After months of praying for salvation, it finally came. Maud was granted a nanny position with a missionary family returning to their lives on the Canadian prairie. Keeping her escape a secret was no easy chore, for the people of her compound, dragged down by the monotony of life, made other people’s business their household entertainment. But her luck held, and one day she gathered her meagre belongings into a fishnet and carried it to the dirt road. During the interminable wait she felt nostalgic for the home a few yards behind her. The air carried silt into her eyes, and when she set her bag down to rub them, her father stepped from the shadows of the compound where he’d been folding crude roots into his pipe and calmly walked over to pick it up.

“And where is it you are going?” he asked in their language. He took something from her bag. “And with this photograph of mother? Eih? You thieving? You thieving to sell this?”

Maud felt sick. If the escort car hadn’t arrived, the missionary father calling from a lowered window, she might have returned to the compound. Her father, always dignified under the eye of foreign strangers, affixed a smile to his face while slipping the picture of Maud’s mother into his robes. He handed Maud her bag with perverse decorum and, speaking under his breath, said, “Death comes soon to those who kill their parents. Abandon me and your mother’s spirit will fell your husband and dry your insides to stone.”

Distraught, she climbed into the car, watching her smiling father wave until he couldn’t be seen from the road.
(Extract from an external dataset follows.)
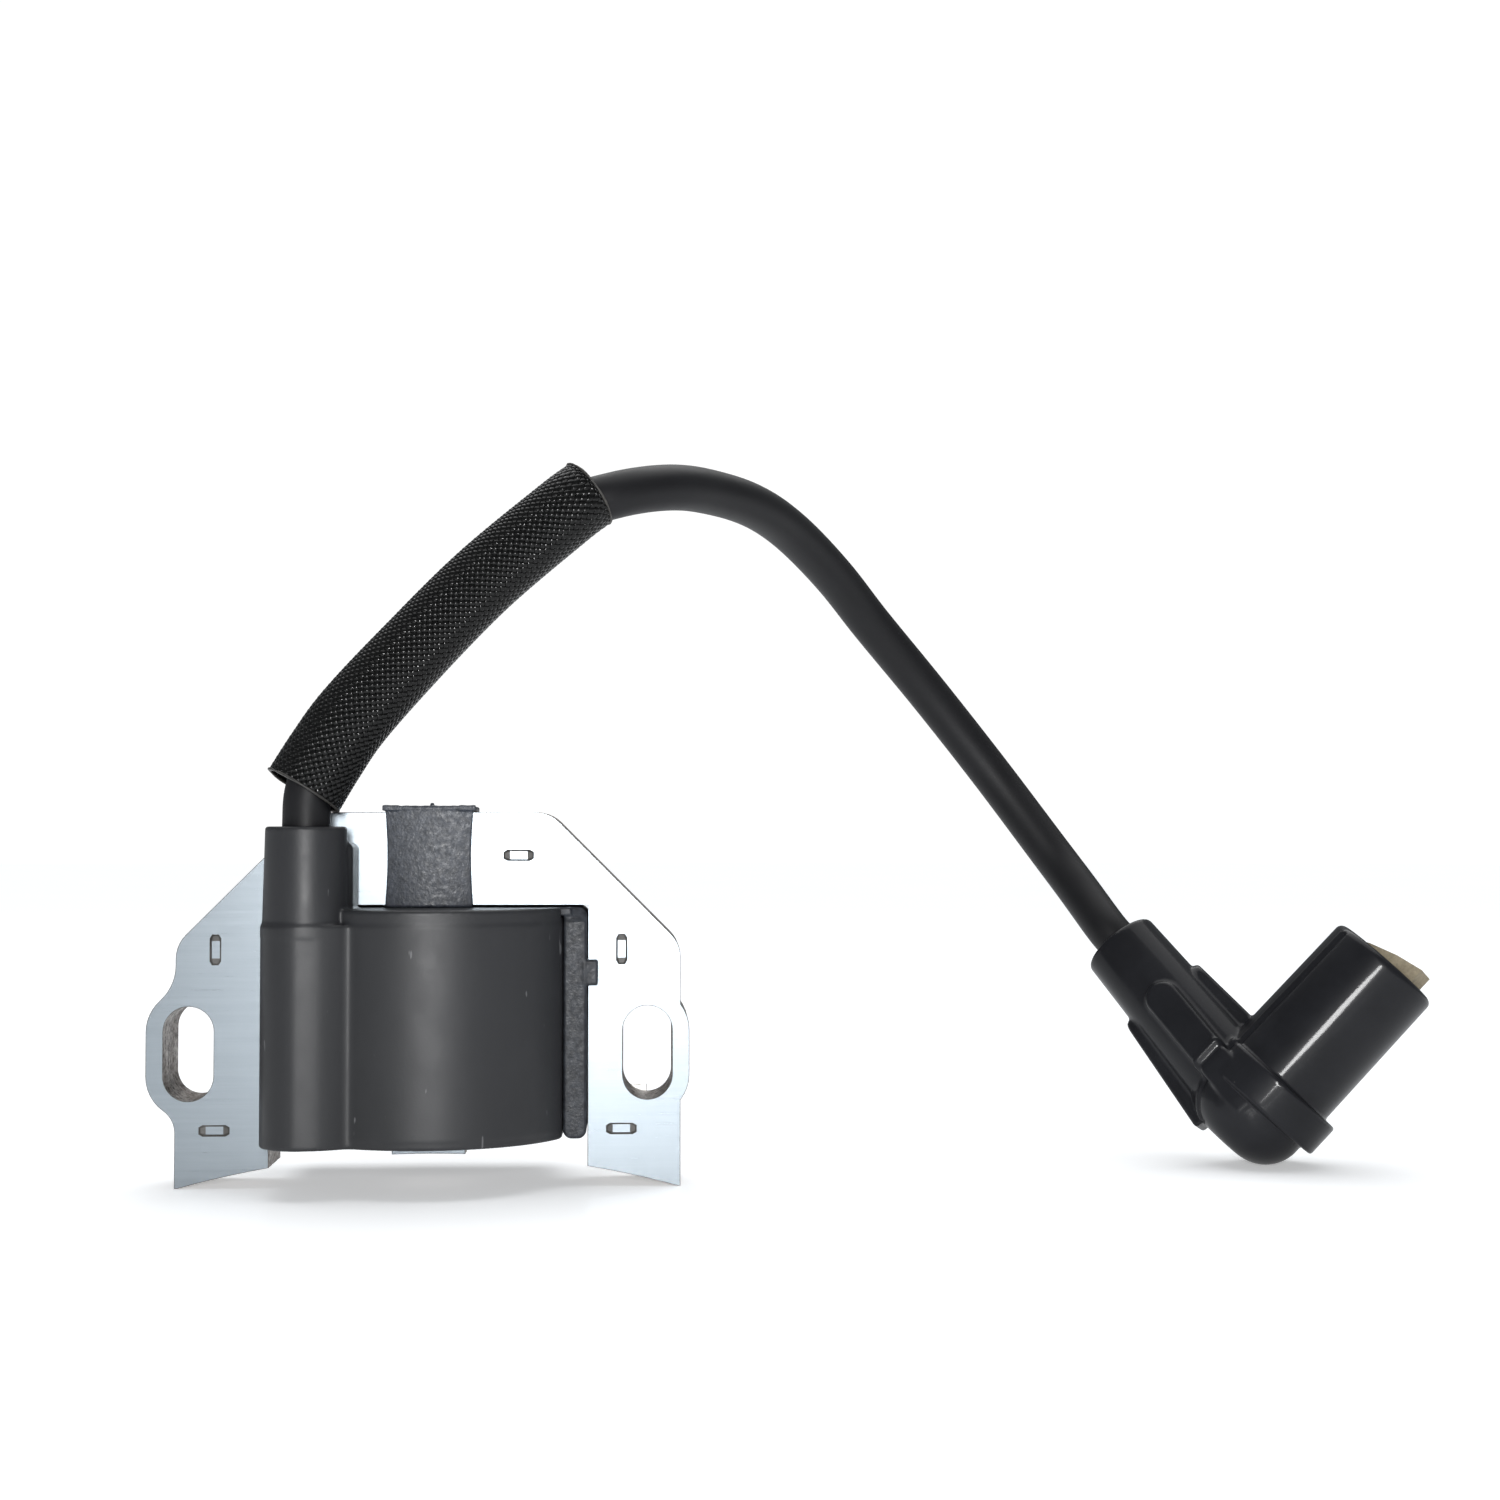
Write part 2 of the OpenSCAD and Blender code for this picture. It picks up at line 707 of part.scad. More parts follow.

It takes no great empathy to see why she never returned, or to explain her utter failure as a nanny, without the first knowledge of children’s needs or the instinct of love to compensate for her ignorance. Discharged within a few months, Maud received a sympathetic fistful of cash and was left to make a living in a country that had no need of her. Though plagued with menial jobs, and living in the basements of churches, during these years she learned to read, using homemaker magazines and a dog-eared copy of the New Testament. She sounded out the words, enunciating to shave her origins from her voice. By the time she met Samuel, only her tribal marks, still visible under face powder, gave her away.